I was fortunate enough to be asked to take part in this series of research seminars for the Art History and Visual Cultures Dept at the University of Exeter. Here’s what I talked about:
Keeping Britain Tidy: Litter and Anxiety in the English Countryside
Litter is an agent of disorder and this paper examines how it can demonstrate and disrupt boundaries between the country and the city, and access fears around change and preservation, revealing that people as well as things can be considered to be in the wrong place.

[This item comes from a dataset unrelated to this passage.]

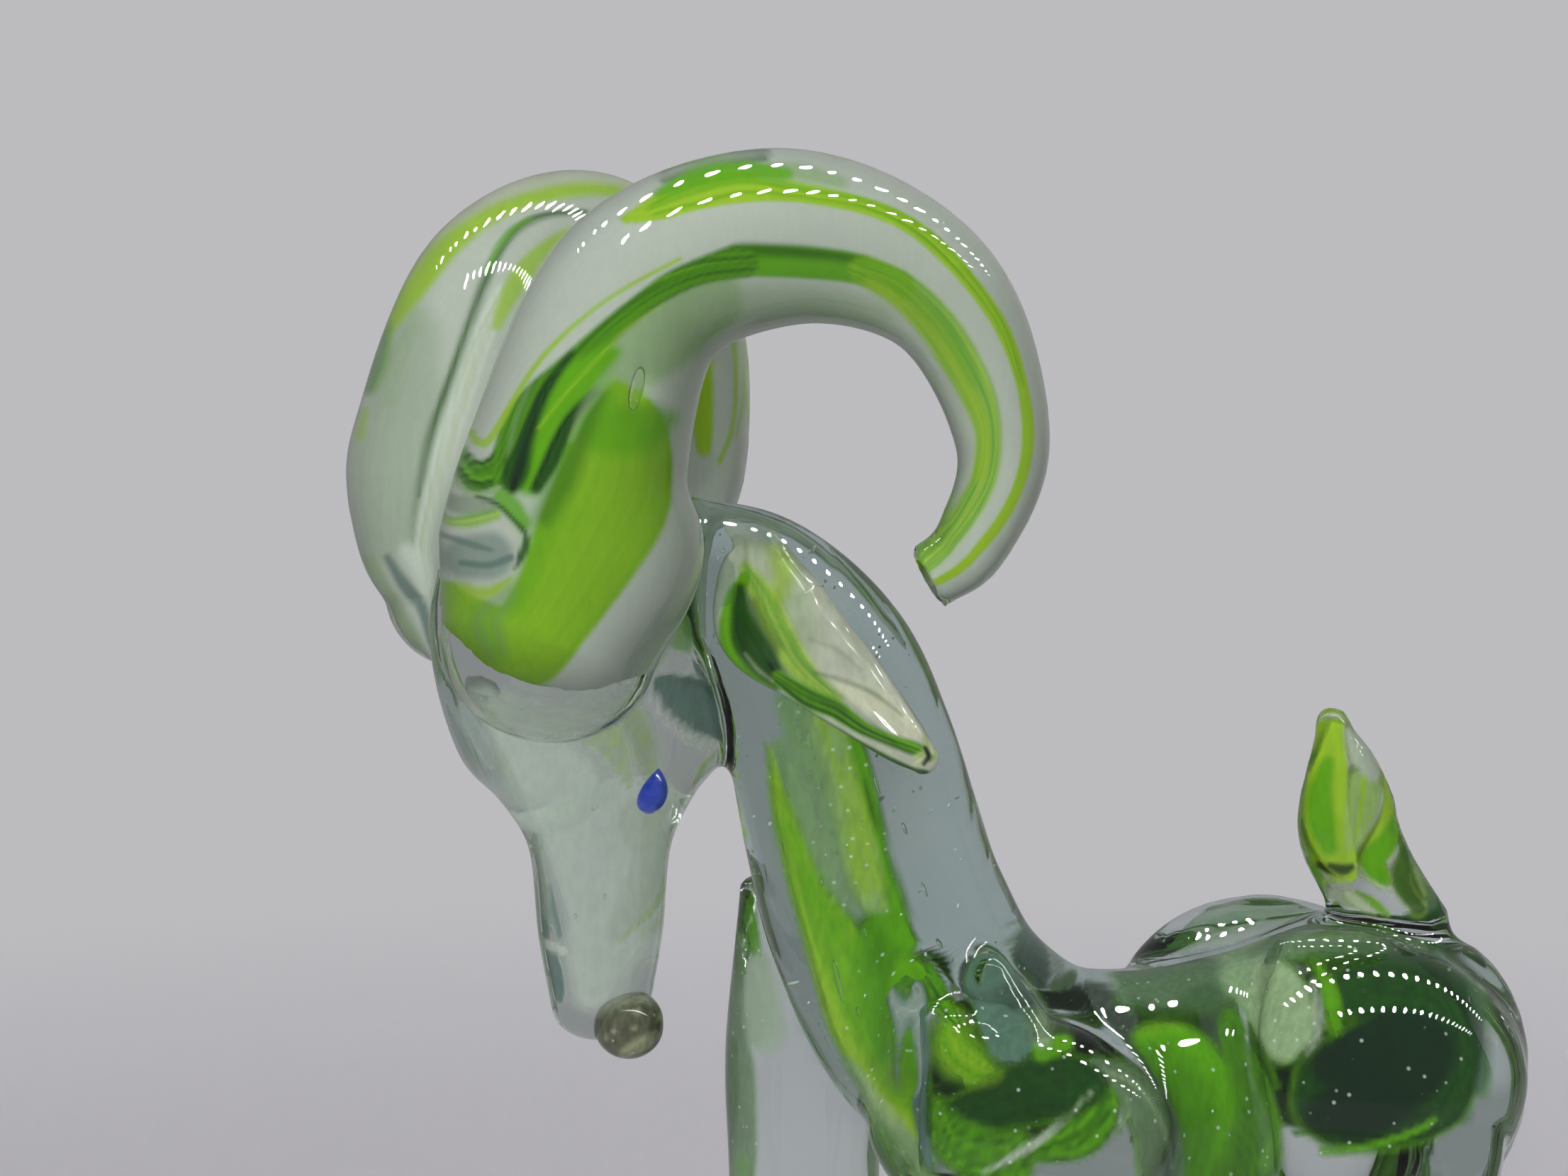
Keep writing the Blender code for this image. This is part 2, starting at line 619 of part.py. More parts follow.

It begins by examining papers from the Mass-Observation archive on the appearance of litter trails in the English countryside during World War II. The documents show that strange montages of litter such as cigarette packets pegged on sticks, colour co-ordinated chocolate wrappers, together with drawings chalked onto gateposts, were discovered by a team of academics from Cambridge University in 1940. They were thought to be secret signals marking paths for a potential invasion. This theme of invasion is also examined through a reading of the Keep Britain Tidy organisation, it is argued that litter can be thought to signal an “invasion” of the countryside, this time by tourists and new immigrant populations, rather than enemy soldiers. This idea highlights notions of perceived ownership, and the idea that some people as well as some things can be out of place in the countryside. Here we see how keeping Britain tidy can become an act of patriotism while dropping litter becomes an act of treachery and unbelonging. This narrative is then complicated by thinking about practices of littering by residents rather than visitors. Can dropping litter actually be more about laying claim to a place than the act of keeping it tidy? What kinds of official and unofficial forms of ownership can be disrupted or enacted by leaving litter? Drawing on the works Dangerous Pathway (1999) and Lurky Place (1979) by artist Stephen Willats, these different notions of ownership and use of the countryside are brought into play.